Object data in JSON
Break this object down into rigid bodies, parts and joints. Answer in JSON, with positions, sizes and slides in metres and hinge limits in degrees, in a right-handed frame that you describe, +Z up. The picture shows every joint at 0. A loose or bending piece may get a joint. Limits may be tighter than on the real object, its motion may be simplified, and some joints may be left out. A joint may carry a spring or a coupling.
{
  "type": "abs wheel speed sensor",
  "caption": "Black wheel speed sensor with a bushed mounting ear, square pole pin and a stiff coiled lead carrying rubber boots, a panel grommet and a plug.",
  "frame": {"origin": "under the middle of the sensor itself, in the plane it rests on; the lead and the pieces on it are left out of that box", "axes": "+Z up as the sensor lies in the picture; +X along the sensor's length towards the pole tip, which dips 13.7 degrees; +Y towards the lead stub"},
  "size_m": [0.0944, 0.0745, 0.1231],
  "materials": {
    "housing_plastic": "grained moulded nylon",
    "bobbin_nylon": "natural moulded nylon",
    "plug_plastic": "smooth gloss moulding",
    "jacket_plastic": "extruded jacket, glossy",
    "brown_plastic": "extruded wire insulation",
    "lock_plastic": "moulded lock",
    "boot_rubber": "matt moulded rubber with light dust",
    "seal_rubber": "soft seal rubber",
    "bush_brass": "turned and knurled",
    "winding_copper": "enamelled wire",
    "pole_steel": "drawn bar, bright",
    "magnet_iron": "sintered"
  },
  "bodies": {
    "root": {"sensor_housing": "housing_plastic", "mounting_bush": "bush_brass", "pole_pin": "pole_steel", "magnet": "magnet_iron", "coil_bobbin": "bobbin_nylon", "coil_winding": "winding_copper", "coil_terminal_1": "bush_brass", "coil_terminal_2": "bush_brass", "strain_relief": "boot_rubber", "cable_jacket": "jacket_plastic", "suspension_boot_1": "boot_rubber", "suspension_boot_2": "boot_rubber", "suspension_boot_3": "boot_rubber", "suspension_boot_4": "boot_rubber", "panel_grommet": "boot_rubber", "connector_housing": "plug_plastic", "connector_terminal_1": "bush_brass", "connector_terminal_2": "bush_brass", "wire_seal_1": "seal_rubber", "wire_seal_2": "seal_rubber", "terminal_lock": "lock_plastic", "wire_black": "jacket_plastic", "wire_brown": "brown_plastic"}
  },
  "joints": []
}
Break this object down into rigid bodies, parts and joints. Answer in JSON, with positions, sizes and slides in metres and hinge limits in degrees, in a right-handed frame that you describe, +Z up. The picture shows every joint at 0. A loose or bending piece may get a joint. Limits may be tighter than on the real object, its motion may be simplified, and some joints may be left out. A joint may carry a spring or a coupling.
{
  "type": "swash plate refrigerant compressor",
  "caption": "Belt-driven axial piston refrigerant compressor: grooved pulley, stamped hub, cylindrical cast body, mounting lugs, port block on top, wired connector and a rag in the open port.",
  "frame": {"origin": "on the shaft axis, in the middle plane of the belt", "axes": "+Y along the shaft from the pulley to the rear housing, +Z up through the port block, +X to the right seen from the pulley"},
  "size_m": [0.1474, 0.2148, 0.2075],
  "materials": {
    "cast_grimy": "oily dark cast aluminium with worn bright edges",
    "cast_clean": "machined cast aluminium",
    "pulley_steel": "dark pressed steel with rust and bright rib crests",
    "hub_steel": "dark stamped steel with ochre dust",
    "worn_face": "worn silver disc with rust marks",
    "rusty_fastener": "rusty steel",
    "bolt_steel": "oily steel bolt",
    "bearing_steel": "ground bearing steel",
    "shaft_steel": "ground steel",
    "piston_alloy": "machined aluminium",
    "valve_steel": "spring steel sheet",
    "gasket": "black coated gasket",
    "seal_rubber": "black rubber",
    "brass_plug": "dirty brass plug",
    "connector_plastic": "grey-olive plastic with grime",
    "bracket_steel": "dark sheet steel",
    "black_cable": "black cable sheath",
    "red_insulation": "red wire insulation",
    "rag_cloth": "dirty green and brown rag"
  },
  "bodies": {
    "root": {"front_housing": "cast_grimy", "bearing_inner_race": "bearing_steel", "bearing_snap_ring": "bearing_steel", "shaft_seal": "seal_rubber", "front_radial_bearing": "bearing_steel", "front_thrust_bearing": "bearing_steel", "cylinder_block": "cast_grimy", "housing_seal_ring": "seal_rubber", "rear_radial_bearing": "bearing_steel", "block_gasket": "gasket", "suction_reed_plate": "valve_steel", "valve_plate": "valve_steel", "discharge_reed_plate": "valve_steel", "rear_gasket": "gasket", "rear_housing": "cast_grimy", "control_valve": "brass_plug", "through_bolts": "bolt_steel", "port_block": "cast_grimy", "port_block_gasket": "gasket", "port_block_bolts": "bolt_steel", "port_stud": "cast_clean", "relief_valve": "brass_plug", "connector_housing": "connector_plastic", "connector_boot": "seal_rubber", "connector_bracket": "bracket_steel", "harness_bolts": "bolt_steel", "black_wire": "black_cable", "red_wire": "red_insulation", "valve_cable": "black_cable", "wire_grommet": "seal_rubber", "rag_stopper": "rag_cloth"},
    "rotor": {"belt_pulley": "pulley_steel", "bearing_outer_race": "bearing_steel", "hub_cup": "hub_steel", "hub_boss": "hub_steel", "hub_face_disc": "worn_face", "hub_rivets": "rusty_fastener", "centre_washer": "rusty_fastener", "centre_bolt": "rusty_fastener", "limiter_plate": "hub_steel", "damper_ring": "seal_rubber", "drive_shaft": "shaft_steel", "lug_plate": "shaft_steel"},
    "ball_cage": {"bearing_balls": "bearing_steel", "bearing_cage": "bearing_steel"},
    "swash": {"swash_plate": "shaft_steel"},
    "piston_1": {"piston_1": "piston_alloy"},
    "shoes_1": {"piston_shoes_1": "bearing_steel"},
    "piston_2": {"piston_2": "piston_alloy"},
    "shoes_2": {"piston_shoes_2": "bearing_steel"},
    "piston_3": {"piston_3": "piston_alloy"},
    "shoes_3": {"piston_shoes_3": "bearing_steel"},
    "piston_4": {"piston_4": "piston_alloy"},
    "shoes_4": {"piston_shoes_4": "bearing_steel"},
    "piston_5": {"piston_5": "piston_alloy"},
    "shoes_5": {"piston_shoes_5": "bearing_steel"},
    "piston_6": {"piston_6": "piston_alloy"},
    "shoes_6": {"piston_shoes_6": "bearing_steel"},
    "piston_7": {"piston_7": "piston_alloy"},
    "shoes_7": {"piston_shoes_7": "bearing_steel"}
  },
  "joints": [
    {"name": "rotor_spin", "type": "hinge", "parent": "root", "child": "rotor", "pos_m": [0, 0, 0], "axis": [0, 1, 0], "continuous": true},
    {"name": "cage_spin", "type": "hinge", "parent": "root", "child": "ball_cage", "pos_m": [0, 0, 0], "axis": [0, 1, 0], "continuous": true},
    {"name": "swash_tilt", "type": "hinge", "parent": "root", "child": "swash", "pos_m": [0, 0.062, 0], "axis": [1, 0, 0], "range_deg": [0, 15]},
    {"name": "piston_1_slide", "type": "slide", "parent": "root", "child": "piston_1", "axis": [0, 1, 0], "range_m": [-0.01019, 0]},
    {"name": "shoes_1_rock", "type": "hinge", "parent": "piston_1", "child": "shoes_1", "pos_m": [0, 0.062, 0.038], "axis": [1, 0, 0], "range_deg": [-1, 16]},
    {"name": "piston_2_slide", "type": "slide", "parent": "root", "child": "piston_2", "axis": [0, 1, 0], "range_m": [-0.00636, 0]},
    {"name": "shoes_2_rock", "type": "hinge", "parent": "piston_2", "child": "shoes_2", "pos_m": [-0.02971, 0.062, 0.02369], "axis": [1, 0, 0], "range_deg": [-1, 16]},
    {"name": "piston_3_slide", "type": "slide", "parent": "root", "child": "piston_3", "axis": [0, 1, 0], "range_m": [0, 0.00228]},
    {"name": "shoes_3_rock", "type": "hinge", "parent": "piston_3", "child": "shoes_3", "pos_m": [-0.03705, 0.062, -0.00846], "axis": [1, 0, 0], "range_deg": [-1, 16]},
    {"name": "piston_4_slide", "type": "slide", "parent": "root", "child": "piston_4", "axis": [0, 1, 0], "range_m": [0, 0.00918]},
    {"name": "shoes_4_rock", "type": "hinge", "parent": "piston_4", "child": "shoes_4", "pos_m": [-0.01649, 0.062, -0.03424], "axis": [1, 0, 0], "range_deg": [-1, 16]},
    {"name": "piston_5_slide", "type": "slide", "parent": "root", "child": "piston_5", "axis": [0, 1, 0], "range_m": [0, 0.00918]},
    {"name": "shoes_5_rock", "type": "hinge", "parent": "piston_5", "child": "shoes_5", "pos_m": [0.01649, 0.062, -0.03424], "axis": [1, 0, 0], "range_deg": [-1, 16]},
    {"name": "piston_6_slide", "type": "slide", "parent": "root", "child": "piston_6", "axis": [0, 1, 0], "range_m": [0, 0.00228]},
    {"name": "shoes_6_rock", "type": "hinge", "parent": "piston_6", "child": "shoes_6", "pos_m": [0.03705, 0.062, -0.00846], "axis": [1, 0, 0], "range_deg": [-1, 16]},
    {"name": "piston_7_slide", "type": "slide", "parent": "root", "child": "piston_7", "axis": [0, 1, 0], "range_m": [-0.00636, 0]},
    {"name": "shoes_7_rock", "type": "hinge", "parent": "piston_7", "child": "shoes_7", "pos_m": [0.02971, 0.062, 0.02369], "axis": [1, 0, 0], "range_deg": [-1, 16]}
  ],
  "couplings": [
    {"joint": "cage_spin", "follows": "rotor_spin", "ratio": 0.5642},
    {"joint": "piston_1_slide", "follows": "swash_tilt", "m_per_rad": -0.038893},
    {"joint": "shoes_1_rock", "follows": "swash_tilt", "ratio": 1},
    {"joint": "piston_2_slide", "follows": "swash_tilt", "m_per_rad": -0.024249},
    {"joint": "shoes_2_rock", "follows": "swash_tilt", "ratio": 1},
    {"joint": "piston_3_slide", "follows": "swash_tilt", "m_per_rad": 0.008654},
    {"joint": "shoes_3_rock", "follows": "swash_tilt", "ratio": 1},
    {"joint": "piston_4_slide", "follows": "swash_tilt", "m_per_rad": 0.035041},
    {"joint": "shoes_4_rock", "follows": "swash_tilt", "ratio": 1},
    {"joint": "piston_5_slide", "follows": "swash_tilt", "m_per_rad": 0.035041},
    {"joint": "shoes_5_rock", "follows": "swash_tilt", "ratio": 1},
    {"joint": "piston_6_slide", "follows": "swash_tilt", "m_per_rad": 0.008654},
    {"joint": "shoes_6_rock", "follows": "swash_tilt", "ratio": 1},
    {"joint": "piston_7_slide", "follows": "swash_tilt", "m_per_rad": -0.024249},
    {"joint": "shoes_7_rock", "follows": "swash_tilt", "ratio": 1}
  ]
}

**PROBLEM TO SOLVE**
Gather every line from the listing above in which the word "joints" appears.

**TASK OUTPUT**
Break this object down into rigid bodies, parts and joints. Answer in JSON, with positions, sizes and slides in metres and hinge limits in degrees, in a right-handed frame that you describe, +Z up. The picture shows every joint at 0. A loose or bending piece may get a joint. Limits may be tighter than on the real object, its motion may be simplified, and some joints may be left out. A joint may carry a spring or a coupling.
  "joints": []
Break this object down into rigid bodies, parts and joints. Answer in JSON, with positions, sizes and slides in metres and hinge limits in degrees, in a right-handed frame that you describe, +Z up. The picture shows every joint at 0. A loose or bending piece may get a joint. Limits may be tighter than on the real object, its motion may be simplified, and some joints may be left out. A joint may carry a spring or a coupling.
  "joints": [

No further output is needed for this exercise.